Wow, this is a weird spec. Subtracting TBase gives a 1-based index (which we were incorrectly treating as 0-based, apparently), but you still use < TCount because it is 1 more than the length. I wonder why they did that?

[stevengj]

e.g. add something to test/misc.c, like:

static void issue317(void) /* #317 */
{
    utf8proc_uint8_t input1[] = {0xec, 0xa3, 0xa0, 0xe1, 0x86, 0xa7, 0x00}; /* "\uc8e0\u11a7" */
    utf8proc_uint8_t nfc1[] = {0xec, 0xa3, 0xa0, 0xe1, 0x86, 0xa7, 0x00}; /* "\uc8e0\u11a7" */
    utf8proc_uint8_t input2[] = {0xec, 0xa3, 0xa0, 0xe1, 0x86, 0xa8, 0x00}; /* "\uc8e0\u11a8" */
    utf8proc_uint8_t nfc2[] = {0xec, 0xa3, 0xa, 0x00}; /* "\uc8e1" */
    utf8proc_uint8_t *nfc1_out, *nfc2_out;
    nfc1_out = utf8proc_NFC(input1);
    printf("NFC \"%s\" -> \"%s\" vs. \"%s\"\n", (char*)input1, (char*)nfc1_out, (char*)nfc1);
    check(strlen((char*) nfc1_out) == 6, "incorrect nfc length");
    check(!memcmp(nfc1, nfc1_out, 7), "incorrect nfc data");
    printf("NFC \"%s\" -> \"%s\" vs. \"%s\"\n", (char*)input2, (char*)nfc2_out, (char*)nfc2);
    check(strlen((char*) nfc2_out) == 3, "incorrect nfc length");
    check(!memcmp(nfc2, nfc2_out, 4), "incorrect nfc data");
    free(nfc2_out); free(nfc1_out);
}

(probably this file could use some refactoring to reduce code repetition, but that can be a separate PR — update, will be fixed by #318).

[stevengj]

Given #318 you can now do:

static void issue317(void) /* #317 */
{
    utf8proc_uint8_t input[] = {0xec, 0xa3, 0xa0, 0xe1, 0x86, 0xa7, 0x00}; /* "\uc8e0\u11a7" */
    utf8proc_uint8_t combined[] = {0xec, 0xa3, 0xa, 0x00}; /* "\uc8e1" */
    utf8proc_int32_t codepoint;

    /* inputs that should *not* be combined* */
    check_compare("NFC", input, input, utf8proc_NFC(input), 1);
    utf8proc_encode_char(0x11c3, input+3);
    check_compare("NFC", input, input, utf8proc_NFC(input), 1);

    /* inputs that *should* be combined (TCOUNT-1 chars starting at TBASE+1) */
    for (codepoint = 0x11a8; codepoint < 0x11c3; ++codepoint) {
        utf8proc_encode_char(codepoint, input+3);
        utf8proc_encode_char(0xc8e0 + (codepoint - 0x11a7), combined);
        check_compare("NFC", input, combined, utf8proc_NFC(input), 1);
    }
}

[stevengj]

Suggested change

	if (hangul_tindex >= 1 && hangul_tindex < UTF8PROC_HANGUL_TCOUNT) {
	if (hangul_tindex > 0 && hangul_tindex < UTF8PROC_HANGUL_TCOUNT) {

[stevengj]

Is there a similar problem with UTF8PROC_HANGUL_SCOUNT? Fortunately, it looks okay at first glance.

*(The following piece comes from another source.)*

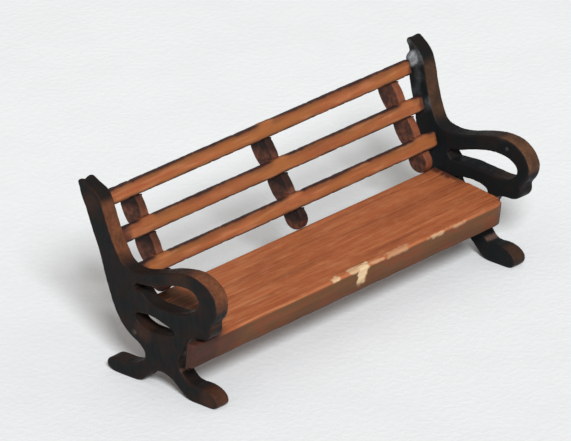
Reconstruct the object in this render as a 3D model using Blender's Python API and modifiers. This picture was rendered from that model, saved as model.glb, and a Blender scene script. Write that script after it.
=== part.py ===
"""Miniature park bench: two scroll end frames, a seat with a front rail, three back slats and three ribs.

Metres, +Z up, the length along X, and the front towards -Y. The bench stands on Z = 0, and the origin is
the middle of its footprint. Outlines are listed in millimetres as (depth, height) from the heel of the
rear leg's arch, and DATUM_SHIFT moves the finished pieces from there to the origin.
"""

import math

import bmesh
import bpy
from mathutils import Matrix, Vector

MM = 0.001
GAP = 0.3 * MM
WELD_DISTANCE = 0.001 * MM
SMOOTH_ANGLE = math.radians(40.0)
DATUM_SHIFT = Vector((0.0, 2.637, 0.0)) * MM

# End frames: overall length is measured over their outer faces, at the height where the splay is zero.
OVERALL_LENGTH = 70.0 * MM
FRAME_THICKNESS = 2.6 * MM
FRAME_SPLAY = 0.09
SPLAY_HEIGHT = 14.5 * MM
FRAME_EDGE_ROUND = 0.14 * MM

# Seat: a thin board between the end frames and a deep rail along its front, both tipped down to the front.
# The rail lies in front of the frames' waists, so its ends don't have to meet the frames.
SEAT_DEPTH = 13.95 * MM
SEAT_TIP = math.radians(6.2)
SEAT_REAR_TOP = Vector((0.0, 1.8, 11.62)) * MM
SEAT_EDGE_ROUND = 0.3 * MM
BOARD_THICKNESS = 1.4 * MM
RAIL_HEIGHT = 3.8 * MM
RAIL_THICKNESS = 1.3 * MM
RAIL_LEFT_END = -35.8 * MM
RAIL_RIGHT_END = 31.6 * MM
RAIL_EDGE_ROUND = 0.45 * MM

# Back slats: centres lie on one raked line, lowest slat first.
SLAT_THICKNESS = 1.3 * MM
SLAT_HEIGHT = 2.35 * MM
SLAT_TILT = math.radians(20.0)
SLAT_PITCH = 5.65 * MM
SLAT_END_GAP = 0.6 * MM
LOWEST_SLAT = Vector((0.0, 2.15, 16.05)) * MM
BACK_RAKE = math.radians(31.5)
SLAT_EDGE_ROUND = 0.16 * MM
SLAT_NAMES = ("back_slat_lower", "back_slat_middle", "back_slat_upper")

# Back ribs: scalloped strips glued behind the slats, with a lobe in each space below a slat. Each one has
# the distance of its middle from the bench's middle, and its sideways lean as a slope.
RIB_THICKNESS = 1.35 * MM
RIB_SET_BACK = 1.3 * MM
RIB_LOBE_HALF_WIDTH = 1.75 * MM
RIB_LOBE_HALF_HEIGHT = 3.1 * MM
RIB_NECK_HALF_WIDTH = 1.25 * MM
RIB_BOTTOM = 3.97 * MM
RIB_TOP = 0.95 * MM
RIB_EDGE_ROUND = 0.1 * MM
RIB_LOBE_FULLNESS = 2.4
RIB_OUTLINE_STEPS = 56
NOTCH_REACH = 3.0 * MM
RIBS = (
    ("back_rib_left", -26.9 * MM, 0.05),
    ("back_rib_centre", 0.95 * MM, -0.07),
    ("back_rib_right", 28.95 * MM, -0.03),
)

BACK_UP = Vector((0.0, math.sin(BACK_RAKE), math.cos(BACK_RAKE)))
BACK_REAR = Vector((0.0, math.cos(BACK_RAKE), -math.sin(BACK_RAKE)))

# End frame outline in one loop: down the front, along under the feet and up the rear.
UPRIGHT_FRONT = [(4.35, 23.2), (3.05, 20.0), (2.0, 18.4), (0.3, 17.75)]
WAIST_FRONT = [(-10.3, 10.35), (-9.2, 9.0), (-8.4, 7.4), (-7.4, 5.4)]
FRONT_FOOT_TOP = [(-8.1, 3.9), (-9.5, 2.85), (-12.0, 2.8), (-13.8, 2.2), (-14.5, 1.2), (-14.15, 0.35)]
FRONT_SOLE = [(-13.2, 0.0), (-9.8, 0.0)]
LEG_ARCH = [(-8.6, 0.35), (-7.3, 1.25), (-5.9, 2.4), (-3.9, 2.95), (-1.9, 2.15), (0.0, 0.5)]
REAR_SOLE = [(1.1, 0.0), (4.9, 0.0)]
REAR_FOOT_TOP = [(6.3, 0.35), (6.75, 1.1), (6.2, 1.95), (5.0, 2.3), (2.4, 2.35), (0.0, 3.4)]
WAIST_REAR = [(-1.0, 4.7), (-0.3, 6.05), (1.6, 7.15), (3.4, 9.0)]
UPRIGHT_REAR = [(4.75, 11.8), (5.75, 15.8), (6.55, 19.2), (7.75, 23.0), (8.5, 25.5)]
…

In particular, it looks like there isn't the same the off-by-1 problem with S characters:

SCount is the total number of precomposed Hangul syllables.

and their sample code checks (SIndex < 0 || SIndex >= SCount) with SIndex = s - SBase to see if s is not in Hangul S, so it looks like that corresponds to what we are doing.

[dzfrias]

Wow, this is a weird spec. Subtracting TBase gives a 1-based index (which we were incorrectly treating as 0-based, apparently), but you still use < TCount because it is 1 more than the length. I wonder why they did that?

Yeah, agreed. Definitely one of the stranger parts of the spec. I suspect it might have to do with making the math much cleaner for the algorithmic decomposition of Hangul syllables (i.e. perhaps it makes division by TCount and modulo with TCount meaningful).

To answer your question about SCount, I think we should be okay because there doesn't seem to be a good reason for why there would be an off-by-one, and there also doesn't seem to be any mention of it in the spec after doing a second look-over.

I'll go ahead and apply your changes and write a test. Thanks for the review!